Procedure 30.1 with the deletion of unnecessary connections, however, may not necessarily yield a minimum number of connections as the secondary objective, although the number of gates is minimized as the primary objective. If we want to have a network with a minimum number of connections as the secondary objective, although the network has the same minimum number of gates as the primary objective, then we need to modify Procedure 30.1 and then delete unnecessary connections, as described as Procedure 5.2.1 in Ref. 5. But this procedure is more tedious and time-consuming.

Networks That Cannot be Designed by the Preceding Procedure Notice that the design procedures in this section yield only a network that has all AND gates in the first level and all OR gates in the second level. (If 0-cells on Karnaugh maps are worked on instead of 1-cells in Procedure 30.1, we have a network with all OR gates in the first level and all AND gates in the second level.) If AND and OR gates are mixed in each level, or the network need not be in two levels, Procedure 30.1 does not guarantee the minimality of the number of logic gates [6].

These two problems can be solved by the integer programming logical design method (to be mentioned in Chapter 34, Section 34.5), which is complex and can be applied to only networks of a small number of gates.

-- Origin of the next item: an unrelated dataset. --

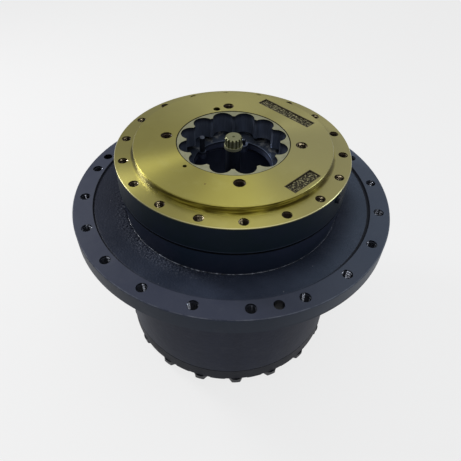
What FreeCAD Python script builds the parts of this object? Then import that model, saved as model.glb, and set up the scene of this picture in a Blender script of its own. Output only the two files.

Procedure 30.1 has important applications, such as PLAs, it but cannot be applied for designing large PLAs. For multiple-output functions with many variables, absolute minimization is increasingly time-consuming. Using BDD (described in Chapter 29), Coudert, Madre, and Lin extended the feasibility of absolute mini- mization [2,3]. But as it is becoming too time-consuming, we have to give up absolute minimization, resorting to heuristic minimization, such as a powerful method which is called MINI [4] and was later improved as ESPRESSO [1].